Question

Given the acceleration, initial velocity, and initial position of a ball thrown vertically upward, how long does it take for it to reach its maximum height? What is the maximum height?

Answer 1

Answer:

$t = \frac{v_{o} }{g}$

ymax=  y₀ + v₀²/2g

Explanation:

The equations of uniformly accelerated rectilinear motion of upward (vertical) for the y axis are :

vfy = v₀y-gt Formula (1)

vfy² = v₀y²-2gΔy   Formula (2)

Where:  

t: time in any position (s)

Δy= y-y₀

y = vertical position in any time (m)

y₀ : initial vertical position in meters (m)  
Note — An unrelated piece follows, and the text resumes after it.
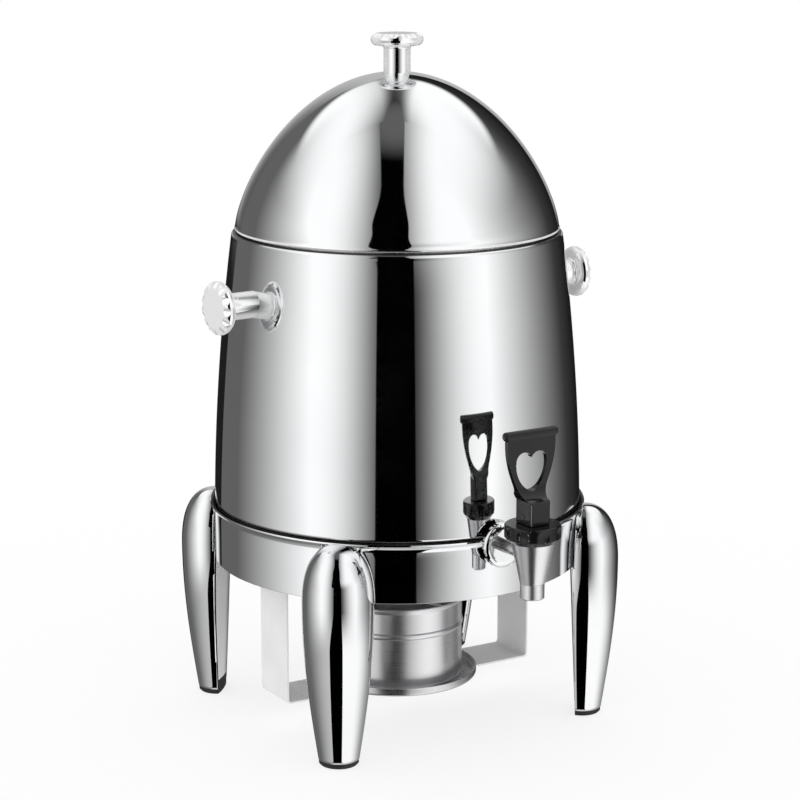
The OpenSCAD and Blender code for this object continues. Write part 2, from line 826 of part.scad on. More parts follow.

v₀y: initial  vertical velocity  in m/s  

vfy: final  vertical velocity  in m/s  

g: acceleration due to gravity in m/s²

Data

v₀y = v₀  : total initial speed of the ball

y₀ : initial vertical position of the ball

g  :acceleration due to gravity

Time (t) calculation for the ball to reach maximum height

We apply the formula (1)

vfy =  v₀y-gt

When the ball reaches its maximum height (h), vy = 0:

0= v₀-gt

v₀ = gt

$t = \frac{v_{o} }{g}$

Calculation of the maximum hight that reaches the ball

When the ball reaches its maximum height (ymax), vy = 0:

We apply the formula (2)

vfy²= v₀y²-2gΔy

0= v₀²-2gΔy

2gΔy  = v₀²

Δy= v₀²/2g    ,Δy= ymax-y₀

ymax-y₀ = v₀²/2g

ymax=  y₀ + v₀²/2g